Masks also protect humans in society from COVID-19. For example, two hair stylists with symptomatic COVID-19 infections worked with 139 clients in a salon, while both stylists and clients wore masks. None of the clients, their contacts, and other stylists in the salon reported symptoms. About half were tested, and all of those found negative (Hendrix et al.). Retrospective studies showed that when the first infected case in a family wore a mask, they transmitted to other family members at less than half the rates of families in which the first case did not wear a mask (Hong L, Lin, et al.; Wang Y, Tian, et al.). Masks were similarly effective protecting people from SARS-CoV-2, other coronaviruses, and influenza in community and healthcare situations (MacIntyre, Chughtai). Even if the mask wearer gets infected, they inhaled a reduced number of viruses. So, they are less likely to develop serious symptoms, and more likely to have mild or no symptoms (Gandhi et al.; Wu KJ.).

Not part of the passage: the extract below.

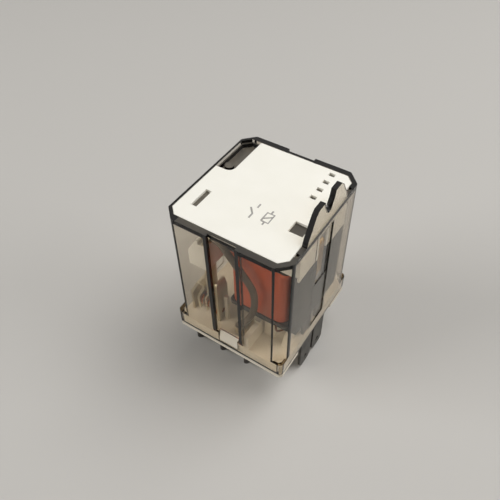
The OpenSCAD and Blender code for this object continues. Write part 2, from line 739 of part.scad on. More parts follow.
// White moulding over the hinge: two ears outside the yoke, two cheeks and a bridge
module armature_retainer() stand() color([0.93, 0.92, 0.88]) {
    top = hinge_z + retainer_h;
    half = yoke_w / 2 + 0.6;
    ear_x = hinge_x + fit;
    ear_z = rebate_z + fit;
    cheek_y = armature_w / 2 + tail_ear + cheek_gap;
    back = yoke_face - retainer_l;
    for (s = [0, 1]) mirror([0, s, 0]) {
        translate([ear_x, -half, ear_z])
            cube([yoke_face - ear_x, half - leaf_w / 2 - 0.4, top - ear_z]);
        translate([back, -half, hinge_z + fit])
            cube([ear_x + eps - back, half - cheek_y, top - hinge_z - fit]);
    }
    difference() {
        translate([back, -half, top - retainer_t]) cube([retainer_l, 2 * half, retainer_t]);
        translate([back - eps, -retainer_slot[1] / 2, top - 2 * retainer_t])
            cube([retainer_slot[0], retainer_slot[1], 3 * retainer_t]);
    }
}

// ---------- moving contacts ----------

module contact_carrier() stand() color([0.95, 0.94, 0.90]) difference() {
    union() {
        // bar across the poles
        across(carrier_w) polygon([[carrier_back, carrier_z], [carrier_back, carrier_z + carrier_step],
            [carrier_back + carrier_slope, carrier_z + carrier_h],
            [carrier_ridge, carrier_z + carrier_h], [carrier_ridge, carrier_seat_z],
            [carrier_front, carrier_seat_z], [carrier_front, carrier_z]]);
        // hub that grips the end of the armature
        across(hub_w) polygon([[carrier_back, carrier_z + hub_foot],
            [carrier_back, hinge_z + hub_top - hub_cut], [carrier_back + hub_cut, hinge_z + hub_top],
            [carrier_front, hinge_z + hub_top], [carrier_front, carrier_z + hub_foot]]);
    }
    // mouth for the armature
    mouth_w = hub_w - 2 * nose_inset + 2 * fit;
    opened() translate([armature_end - fit, -mouth_w / 2, hinge_z])
        cube([nose_l + 15, mouth_w, armature_t + 2 * fit]);
    // slots for the two blades
    for (s = [-1, 1]) translate([blade_x - blade_t / 2 - fit, s * pole_y - blade_w / 2 - fit, 0])
        cube([blade_t + 2 * fit, blade_w + 2 * fit, rim_z]);
}

module blade(side) stand() color([0.82, 0.76, 0.62]) pole(side) difference() {
    union() {
        strip([[blade_x, blade_top_z - ferrule_r + 0.3], [blade_x, contact_z + blade_step[1]],
            [blade_foot_x, contact_z + blade_step[0]], [blade_foot_x, blade_foot_z]], blade_t, blade_w);
        translate([blade_x - 1, 0, blade_top_z]) rotate([0, 90, 0]) cylinder(r = ferrule_r, h = ferrule_l);
    }
    translate([blade_x - 1 - eps, 0, blade_top_z]) rotate([0, 90, 0])
        cylinder(r = braid_d / 2 + 0.25, h = 2 * ferrule_l);
    translate([blade_foot_x, 0, contact_z]) rotate([0, 90, 0])
        cylinder(r = shank_r + fit, h = 4 * blade_t, center = true);
}

// Contact head with a slightly domed face towards +X, standing on x = 0
module head(t) rotate([0, 90, 0]) {
    cylinder(r = head_r, h = t - head_edge);
    translate([0, 0, t - head_edge - eps])
        cylinder(r1 = head_r - 0.1, r2 = head_r - 0.1 - head_cone, h = head_edge + eps);
}

// Head with its shank, riveted through a sheet of thickness t that stands at x = 0
module fixed_contact(t, h) {
    translate([-t / 2, 0, 0]) rotate([0, 90, 0]) cylinder(r = shank_r, h = t + fit);
    translate([t / 2 + eps, 0, 0]) head(h - eps);
}

module moving_contact(side) stand() color([0.72, 0.42, 0.26]) pole(side)
    translate([blade_foot_x, 0, contact_z]) {
        fixed_contact(blade_t, head_t);
        mirror([1, 0, 0]) fixed_contact(blade_t, back_head_t);
    }

module braid(side) stand() color([0.55, 0.53, 0.50])
    mirror([0, side < 0 ? 1 : 0, 0]) tube(braid_route, braid_d / 2, 4);

// ---------- fixed contacts and terminals ----------

// Flat tab with a tapered tip and a round hole, its shoulders at height z
module tab(z) {
    half = tab_w / 2;
    difference() {
        intersection() {
            upright(strap_t) polygon([[-half, z], [-half, tip_h - tab_len], [tip_w - half, -tab_len],
                [half - tip_w, -tab_len], [half, tip_h - tab_len], [half, z]]);
            across(2 * tab_w) polygon([[-strap_t / 2, z], [-strap_t / 2, tip_lead - tab_len],
                [-strap_t / 6, -tab_len], [strap_t / 6, -tab_len],
                [strap_t / 2, tip_lead - tab_len], [strap_t / 2, z]]);
        }
        translate([0, 0, tab_hole_z - tab_len]) rotate([0, 90, 0])
            cylinder(r = tab_hole_r, h = 2 * strap_t, center = true);
    }
}

// Hole for a contact's shank through a strap that stands at x
module shank_hole(x, z) translate([x, 0, z]) rotate([0, 90, 0])
    cylinder(r = shank_r + fit, h = 2 * strap_t, center = true);

module break_terminal(side) stand() color([0.80, 0.74, 0.60]) pole(side) {
    bend = [for (a = [150 : -30 : 0])
        fold_mid + fold_r * (cos(a) * fold_side + sin(a) * fold_dir)];
    translate([nc_row, 0, 0]) tab(mouth_z - fit);
    difference() {
        strip(concat([[nc_row, -strap_root], fold_start, fold_end], bend,
            [[hang_x, hang_z], [hang_x, hang_foot_z]]), strap_t, strap_w);
        shank_hole(hang_x, contact_z);
    }
}

module break_contact(side) stand() color([0.72, 0.42, 0.26]) pole(side)
    translate([hang_x, 0, contact_z]) fixed_contact(strap_t, head_t);

module make_terminal(side) stand() color([0.80, 0.74, 0.60]) pole(side) {
    half = strap_w / 2;
    translate([no_row, 0, 0]) tab(mouth_z - fit);
    difference() {
        translate([no_row, 0, 0]) upright(strap_t) polygon([[-half, -strap_root], [half, -strap_root],
            [half, make_top_z - make_slope[1]], [half - make_slope[0], make_top_z],
            [-half + make_bevel[0], make_top_z], [-half, make_top_z - make_bevel[1]]]);
        shank_hole(no_row, make_z);
    }
}

module make_contact(side) stand() color([0.72, 0.42, 0.26]) pole(side)
    translate([no_row, 0, make_z]) mirror([1, 0, 0]) fixed_contact(strap_t, make_head_t);

module common_terminal(side) stand() color([0.80, 0.74, 0.60]) pole(side) {
    translate([com_row, 0, 0]) tab(mouth_z - fit);
    difference() {
        union() {
            translate([com_row - strap_t / 2, -strap_w / 2, -strap_root])
                cube([strap_t, strap_w, strap_root + floor_z + com_strap_h]);
            translate([tag_x, tag_y, tag_z]) cylinder(r = ferrule_r, h = tag_h);
        }
        translate([tag_x, tag_y, tag_z - eps]) cylinder(r = braid_d / 2 + 0.12, h = 2 * tag_h);
    }
}

module coil_tab(side) stand() color([0.42, 0.42, 0.42])
    translate([coil_row, side * -coil_pitch / 2, 0]) {
        translate([coil_step, 0, 0]) tab(coil_tab_z);
        translate([-strap_t / 2, -strap_w / 2, coil_tab_z - strap_t])
            cube([coil_step + strap_t, strap_w, strap_t]);
        translate([-strap_t / 2, -strap_w / 2, coil_tab_z - eps])
            cube([strap_t, strap_w, floor_z + coil_strap_h - coil_tab_z + eps]);
    }

cover();
top_plate();
base();
yoke();
core();
shading_ring();
bobbin();
coil_winding();
coil_tape();
coil_lead(1);  // coil_lead_a
coil_lead(-1);  // coil_lead_b
coil_tab(1);  // coil_tab_a
coil_tab(-1);  // coil_tab_b
armature();
armature_retainer();
hinge_spring();
yoke_rivet();
armature_rivet();
contact_carrier();
blade(1);  // moving_blade_front
blade(-1);  // moving_blade_rear
moving_contact(1);  // moving_contact_front
moving_contact(-1);  // moving_contact_rear
braid(1);  // braid_front
braid(-1);  // braid_rear
break_terminal(1);  // break_terminal_front
break_terminal(-1);  // break_terminal_rear
break_contact(1);  // break_contact_front
break_contact(-1);  // break_contact_rear
make_terminal(1);  // make_terminal_front
make_terminal(-1);  // make_terminal_rear
make_contact(1);  // make_contact_front
make_contact(-1);  // make_contact_rear
common_terminal(1);  // common_terminal_front
common_terminal(-1);  // common_terminal_rear
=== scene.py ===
"""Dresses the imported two-pole relay: moulded and stamped pieces with rounded edges, woven
braids, domed contacts and a taped coil, all seen through a smoked polycarbonate cover."""
import json
import math
import bpy
import bmesh
from mathutils import Matrix, Vector
from mathutils.bvhtree import BVHTree


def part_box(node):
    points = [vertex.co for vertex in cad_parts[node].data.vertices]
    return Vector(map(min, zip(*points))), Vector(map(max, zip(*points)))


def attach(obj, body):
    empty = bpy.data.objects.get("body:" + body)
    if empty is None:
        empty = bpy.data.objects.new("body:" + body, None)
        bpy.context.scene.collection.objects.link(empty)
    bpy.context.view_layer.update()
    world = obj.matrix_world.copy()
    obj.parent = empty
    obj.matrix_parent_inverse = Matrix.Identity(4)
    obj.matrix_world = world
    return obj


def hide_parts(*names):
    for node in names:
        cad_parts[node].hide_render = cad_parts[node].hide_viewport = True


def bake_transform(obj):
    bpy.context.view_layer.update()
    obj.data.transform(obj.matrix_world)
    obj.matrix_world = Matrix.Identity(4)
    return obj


MM = 0.001                  # one millimetre, in metres
WELD = 0.002 * MM           # corners closer than this are one corner
CUT_SNAP = 0.0001 * MM      # corners this close to a cut lie on it

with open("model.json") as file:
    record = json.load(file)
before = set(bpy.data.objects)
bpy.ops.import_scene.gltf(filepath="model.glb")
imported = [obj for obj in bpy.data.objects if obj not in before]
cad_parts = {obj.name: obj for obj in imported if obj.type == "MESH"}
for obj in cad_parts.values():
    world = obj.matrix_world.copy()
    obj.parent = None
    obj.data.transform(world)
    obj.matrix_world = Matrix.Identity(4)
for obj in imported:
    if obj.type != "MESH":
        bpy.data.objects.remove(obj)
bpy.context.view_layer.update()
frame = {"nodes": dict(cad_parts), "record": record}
nodes = frame["nodes"]


def millimetres(*point):
    return Vector(point) * MM


# ---------- camera ----------

def add_camera():
    """Looks down on the corner between the front pole and the coil side, a little rolled."""
    place = millimetres(52.83, -84.71, 149.88)
    aim = millimetres(-17.16, 18.33, 11.5)
    turn = (aim - place).to_track_quat("-Z", "Y")
    roll = Matrix.Rotation(math.radians(-1.331), 4, "Z")
    data = bpy.data.cameras.new("camera")
    data.lens = 38.74           # focal length and film width are in millimetres
    data.sensor_width = 36
    data.clip_start = 0.01
    data.clip_end = 10
    camera = bpy.data.objects.new("camera", data)
    camera.matrix_world = Matrix.Translation(place) @ turn.to_matrix().to_4x4() @ roll
    bpy.context.scene.collection.objects.link(camera)
    bpy.context.scene.camera = camera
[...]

Since a large portion of infected people are asymptomatic or presymptomatic, if everyone wears a mask when near other people, they could prevent spreading these viruses to others. If most people wore face masks in public, that would prevent some droplets and aerosols from an infected person reaching uninfected people, which could help reduce transmission, and show support for community pandemic responses (Cheng KK, Lam, et al.; Howard et al.; Royal Society). A comparison of several studies of the effects of face mask use found that “…wearing face masks protects people (both health-care workers and the general public) against infection by these coronaviruses…” (Chu et al.).
So public health organizations recommended mask wearing (California; Centers for Disease Control and Prevention “Recommendations…”; National Academies of Sciences “Effectiveness…”; San Diego County). Aerodynamics experiments found that the face mask materials with optimum balance of filtration and breathability were quilter’s cotton, silk, chiffon, flannel, denim, bed sheets, paper towel, canvas, and shop towel. Higher density (thread count) fabrics filtered better. Using layers of different materials filtered over 80% of aerosols, probably because of both mechanical filtering and electrostatic attraction (Konda et al; Robertson).

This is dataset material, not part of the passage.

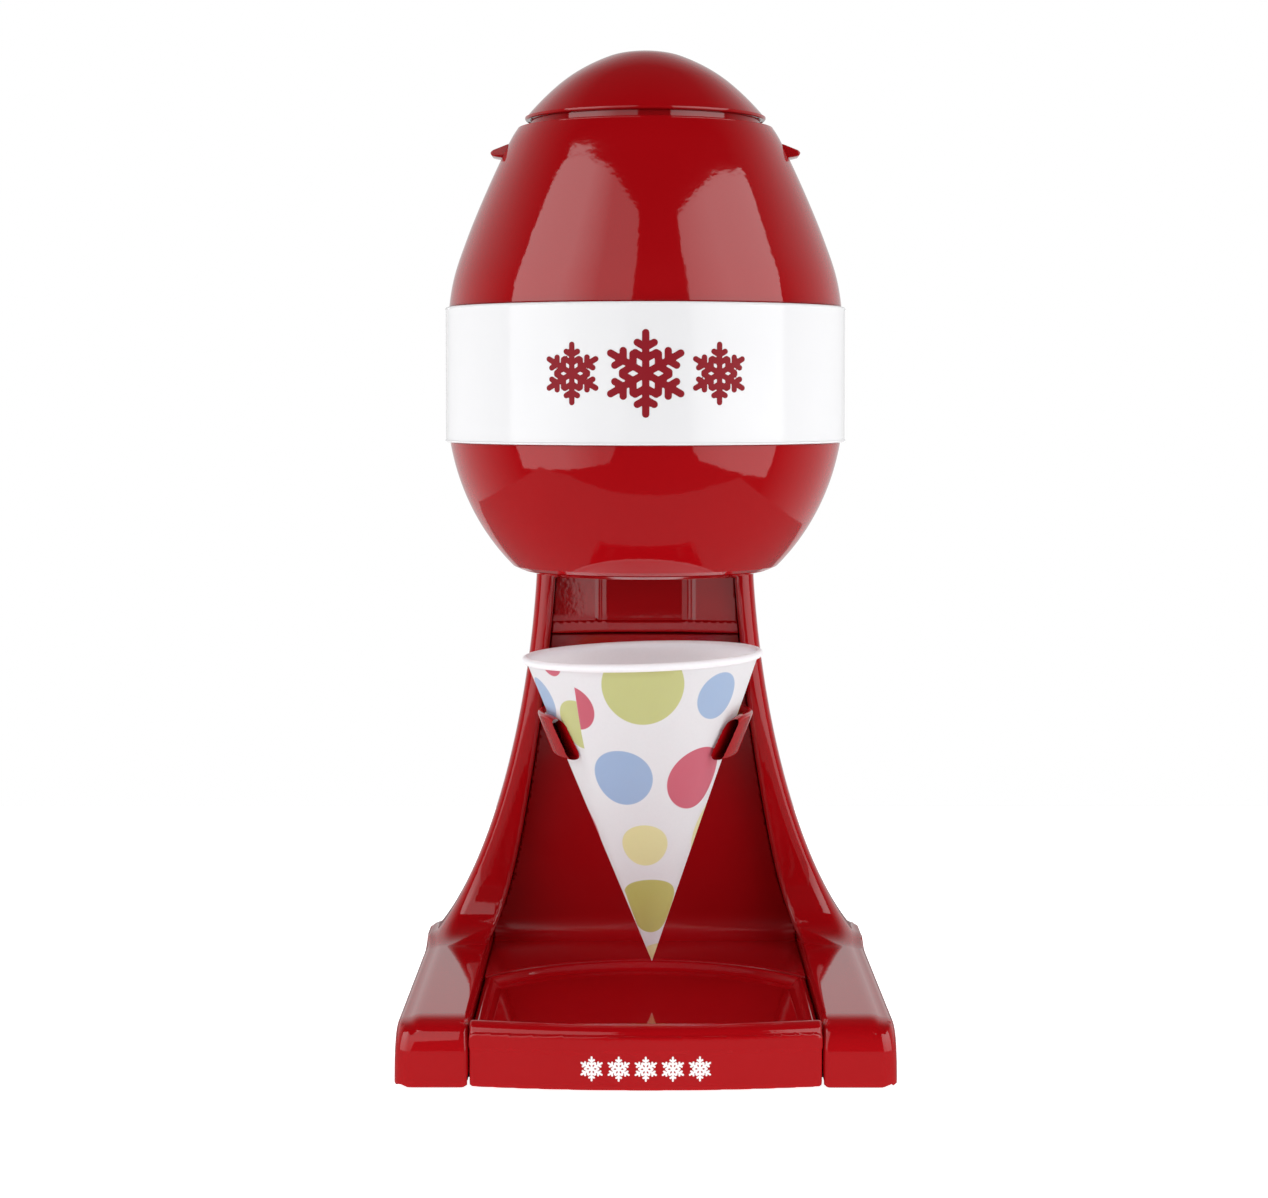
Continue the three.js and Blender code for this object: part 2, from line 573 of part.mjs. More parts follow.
const disc = { bottom: 248, top: 250.5, radius: 38.6 };
add('blade_shaft', turned([
  [0, SHAFT.bottom], [SHAFT.radius - 0.6, SHAFT.bottom], [SHAFT.radius, SHAFT.bottom + 1],
  [SHAFT.radius, disc.bottom - 5], [7, disc.bottom - 5], [7, disc.bottom - GAP], [3, disc.bottom - GAP],
  [3, disc.top + 5], [0, disc.top + 5],
], 20), STEEL);
const bladeSlot = (side) => box(
  side > 0 ? 9 : -35, side > 0 ? 35 : -9, AXIS_Y - 2.5, AXIS_Y + 2.5, 240, 260);
add('blade_disc', cut(
  rod(disc.radius, disc.bottom, disc.top, 0, AXIS_Y, 36), rod(3.15, 240, 260, 0, AXIS_Y, 20),
  bladeSlot(1), bladeSlot(-1)), STEEL);
const blade = sideways([
  [AXIS_Y - 2.1, 248.2], [AXIS_Y - 1, 248], [AXIS_Y + 1.9, 252.6], [AXIS_Y + 1.4, 252.8],
], 9.5, 34.5);
add('blade_right', blade, STEEL);
add('blade_left', blade.rotate([0, 0, 180]).translate([0, 2 * AXIS_Y, 0]), STEEL);
add('disc_nut', turned([
  [0, disc.top + GAP], [7, disc.top + GAP], [7, disc.top + 3], [5, disc.top + 5.4], [0, disc.top + 5.4],
], 6).subtract(rod(3.15, 240, 260, 0, AXIS_Y, 20)), STEEL);

// ---- Interlock ----
add('interlock_rod', rod(ROD.radius, ROD.bottom, ROD.top, 0, back(ROD.forward)), NYLON);
add('microswitch', join(
  box(-9, 9, back(-42), back(-52), 242.2, 255), box(-2, 2, back(-41.8), back(-45.2), 254, 258)), BLACK);

// ---- Lid, dome, press plate ----
const lidRing = turned([
  [RING.lip, RING.bottom], [RING.outer, RING.bottom], [RING.outer, RING.top], [RING.inner, RING.top],
  [RING.inner, RING.bottom + 1.5], [RING.lip, RING.bottom + 1.5],
]);
const rodNotch = box(-3, 3, back(-38), back(ROD.forward - 2.2), RING.bottom - 1, RING.bottom + 3);
add('lid_ring', lidRing.subtract(rodNotch), RED);

const SLEEVE = { inner: 3.4, outer: 5.4, bottom: 345.5, top: 385.5 };
const domeProfile = [
  [0, DOME.top], ...upperArc(DOME.edge, DOME.top - 0.6, 7).reverse(), [DOME.skirtOuter, DOME.edge],
  [DOME.skirtOuter, DOME.skirtBottom], [DOME.skirtInner, DOME.skirtBottom], [DOME.skirtInner, 365.4],
  [36, 370.8], [24, 379.6], [12, 384.9], [SLEEVE.outer, 386.2], [SLEEVE.outer, SLEEVE.bottom],
  [SLEEVE.inner, SLEEVE.bottom], [SLEEVE.inner, SLEEVE.top], [0, SLEEVE.top + 1],
];
add('press_dome', turned(domeProfile), RED);

const PRESS = { bottom: 299, top: 302, radius: 38.2, stemTop: 346.5, travel: 38 };
add('press_plate', turned([
  [0, PRESS.bottom], [PRESS.radius - 0.6, PRESS.bottom], [PRESS.radius, PRESS.bottom + 0.8],
  [PRESS.radius, PRESS.top + 2], [PRESS.radius - 2, PRESS.top + 2], [PRESS.radius - 2, PRESS.top],
  [6, PRESS.top], [3, PRESS.top + 2.5], [3, PRESS.stemTop], [0, PRESS.stemTop],
], 30), NYLON);

// Coil spring between two heights; its ends lie on the pieces it pushes.
class Helix extends THREE.Curve {
  constructor(radius, z0, z1, turns) {
    super();
    Object.assign(this, { radius, z0, z1, turns });
  }

  getPoint(t, target = new THREE.Vector3()) {
    const angle = 2 * Math.PI * this.turns * t;
    const z = this.z0 + (this.z1 - this.z0) * t;
    return target.set(this.radius * Math.cos(angle), this.radius * Math.sin(angle), z);
  }
}

function coil(radius, wire, z0, z1, turns) {
  const path = new Helix(radius, z0 + wire, z1 - wire, turns);
  const sides = Array.from({ length: 5 }, (_, i) => {
    const angle = (i * 2 * Math.PI) / 5;
    return new THREE.Vector2(wire * Math.cos(angle), wire * Math.sin(angle));
  });
  const shape = new THREE.Shape(sides);
  return new THREE.ExtrudeGeometry(shape, { steps: turns * 8, bevelEnabled: false, extrudePath: path });
}
add('press_spring', coil(8.5, 0.8, PRESS.top + 0.4, 384.2, 8), STEEL, 0, AXIS_Y, 0);

// ---- Ear latches ----
const latchOutline = [
  [48.6, 346], [53, 346.3], [58.5, 346.6], [60.8, 347.2], [61.4, 348.3], [60.4, 349.3],
  [54.4, 351.7], [51, 351.9], [49.2, 351.2], [48.6, 349.8],
];
const latch = frontwards(latchOutline, AXIS_Y - LATCH.half, AXIS_Y + LATCH.half).subtract(pinBore(1.5));
const pin = frontwards(arc(LATCH.pivotX, LATCH.pivotZ, 1.2, 0, 330, 11), AXIS_Y - 9.4, AXIS_Y + 9.4);
add('latch_right', latch, RED);
add('latch_left', mirrorX(latch), RED);
add('latch_pin_right', pin, STEEL);
add('latch_pin_left', mirrorX(pin), STEEL);

export default machine;
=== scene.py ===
# Egg-shaped shaved ice machine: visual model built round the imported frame. Lengths in the
# fields and profiles below are millimetres; meshes are turned into metres when they are made.
import math

import bmesh
import bpy
import numpy as np
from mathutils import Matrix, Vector


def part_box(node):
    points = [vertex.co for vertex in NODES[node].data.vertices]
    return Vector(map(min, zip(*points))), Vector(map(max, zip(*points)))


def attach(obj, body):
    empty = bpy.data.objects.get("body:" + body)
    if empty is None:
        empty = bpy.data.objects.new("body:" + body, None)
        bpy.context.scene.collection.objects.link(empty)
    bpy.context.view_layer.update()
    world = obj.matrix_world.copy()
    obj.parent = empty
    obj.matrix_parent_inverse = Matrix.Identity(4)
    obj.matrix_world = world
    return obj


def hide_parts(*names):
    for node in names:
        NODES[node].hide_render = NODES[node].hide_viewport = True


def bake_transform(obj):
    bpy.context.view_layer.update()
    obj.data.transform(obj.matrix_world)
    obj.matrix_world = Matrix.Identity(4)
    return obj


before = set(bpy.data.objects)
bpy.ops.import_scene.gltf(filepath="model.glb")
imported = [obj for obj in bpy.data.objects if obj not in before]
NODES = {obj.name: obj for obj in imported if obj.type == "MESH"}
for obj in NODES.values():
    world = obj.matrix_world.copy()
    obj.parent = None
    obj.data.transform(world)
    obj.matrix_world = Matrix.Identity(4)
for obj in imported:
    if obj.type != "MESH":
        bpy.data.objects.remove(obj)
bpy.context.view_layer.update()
MM = 0.001


def corner(node, which):
    """A CAD node's lowest (0) or highest (1) corner, in millimetres."""
    return [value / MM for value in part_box(node)[which]]


# ---------------------------------------------------------------- driving sizes, from the frame
BAND_LOW, BAND_HIGH = corner("centre_band", 0), corner("centre_band", 1)
AXIS_Y = (BAND_LOW[1] + BAND_HIGH[1]) / 2          # the egg's axis
BAND_R = BAND_HIGH[0]
TOP_Z = corner("press_dome", 1)[2]
EGG_FLOOR = corner("lower_shell", 0)[2]
RIM_Z = corner("upper_shell", 1)[2]
EGG_R, LOWER_TOP, LOWER_HEIGHT = 79.0, 250.0, 87.5
WALL = 2.6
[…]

Experiments found that wearing clear face shields protects the wearer from droplets, especially the eyes, so experts recommended that people start wearing simple face shields when out in the community. Several companies sell them, and people can make and disinfect their own face shields (Bacher, Ianzito; Infectious Disease Society of America; Perencevich et al. including the comments). A comparison of several studies of the effects of using them found “that eye protection could confer additional benefit” (Chu et al.).
If people used face masks, face shields, hygiene, and distancing, and changed their cultures to expect each other to maintain those norms, then they could greatly reduce community transmission (Gawande). For example, circumscribed areas, traffic restrictions, home confinement, social distancing, centralized quarantine, and universal symptom survey probably contributed to decreases in infections and severe case rates in Wuhan, which provided an example of epidemic control methods people elsewhere used (Hartley & Perencevich; Pan A, Liu, et al.).